I would love to hear your thoughts on social media. How has it helped you? In what ways has it hindered your progress? How do you keep healthy balance between your life on social media and your real life?

Yours in Authenticity,


6 thoughts on “Because The Internet

  1. Great post especially now that we’re glued to our is great for so many obvious reason I came from the card catalog at the library era(God bless Google) ..far as social media it’s a slippery slope to all eyes on me and that’s why I’m careful with what and how often I post..I’m learning the strength and power that comes with humbleness. I like IG and tik tok when need a good laugh 🤣though it never fails to deliver. Your wise beyond your years keep up the good work.

    Liked by 1 person

    1. Lol not the catalog era!! 😂 I love what you said about strength and power that comes with humility!! I love you Auntie! Thank you for sharing your thoughts with me!
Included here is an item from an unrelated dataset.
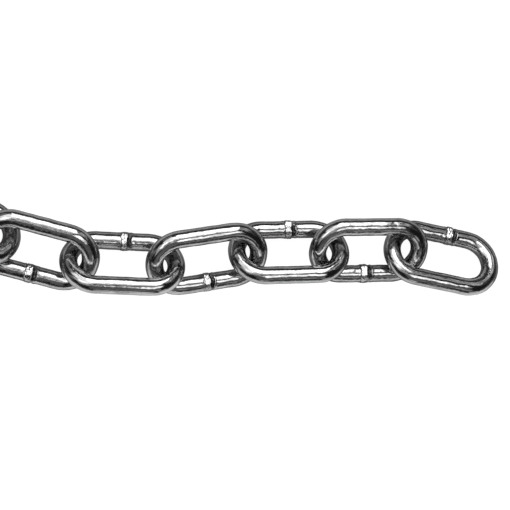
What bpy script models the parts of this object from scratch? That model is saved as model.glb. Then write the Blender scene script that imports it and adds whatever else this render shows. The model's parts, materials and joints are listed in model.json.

  2. The grass is always greener until you have to cut it yourself. That’s what I always tell myself. I had to come to the realization of social media as well. The life people put up on there is not real. I had to deal with the infidelity behavior in my first marriage. It was terrible lol. Great message! Continue to push and to share little sister!

    Liked by 1 person

    1. That’s a good way of thinking about it too!! You’ve come a long way as someone who has been able to see God get the glory out of your situation (outside looking in of course lol) Thank you for sharing!!